Methods of Analyzing Results
- An energy-dispersive (EDS) detector is used to separate the characteristic x-rays of different elements into an energy spectrum, and EDS system software is used to analyze the energy spectrum in order to determine the abundance of specific elements. EDS can be used to find the chemical composition of materials down to a spot size of a few microns, and to create element composition maps over a much broader raster area. Together, these capabilities provide fundamental compositional information for a wide variety of materials.
How Does EDS Work?
- Typically integrated into either an SEM or EPMA instrument.

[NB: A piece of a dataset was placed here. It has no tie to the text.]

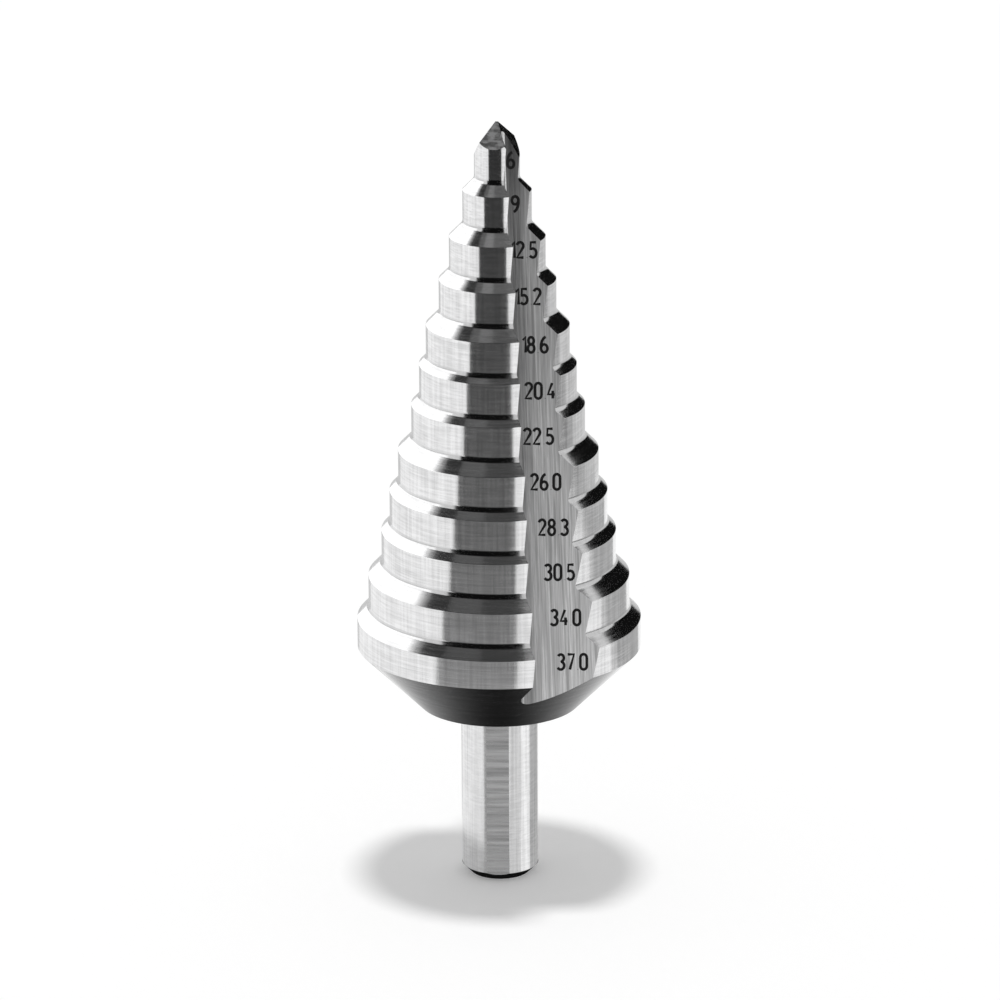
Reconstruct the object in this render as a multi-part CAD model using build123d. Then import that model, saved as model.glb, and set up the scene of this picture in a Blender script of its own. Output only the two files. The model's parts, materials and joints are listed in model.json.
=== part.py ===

- Include a sensitive x-ray detector, a liquid nitrogen dewar for cooling, and software to collect and analyze energy spectra.
- Contains a crystal that absorbs the energy of incoming x-rays by ionization, yielding free electrons in the crystal that become conductive and produce an electrical charge bias.
Results
- A typical EDS spectrum is portrayed as a plot of x-ray counts vs. energy (in keV). Energy peaks correspond to the various elements in the sample. Generally they are narrow and readily resolved, but many elements yield multiple peaks. For example, iron commonly shows strong Kα and Kβ peaks. Elements in low abundance will generate x-ray peaks that may not be resolvable from the background radiation.
| Raw Fe2O3 Grade % | Beneficiated Fe2O3 Grade % | Initial Raw Fe2O3 Kg | Beneficiated Fe2O3 Kg | Mass % (Fe: 69.94% ) | P50% Efficiency Potential recovery of Pure Fe Kg |
|---|---|---|---|---|---|
| 30 | 70 | 100 | 70 | 48.958 | 24.479 |
Therefore potential for recovery of pure iron from tailings is approximately 25%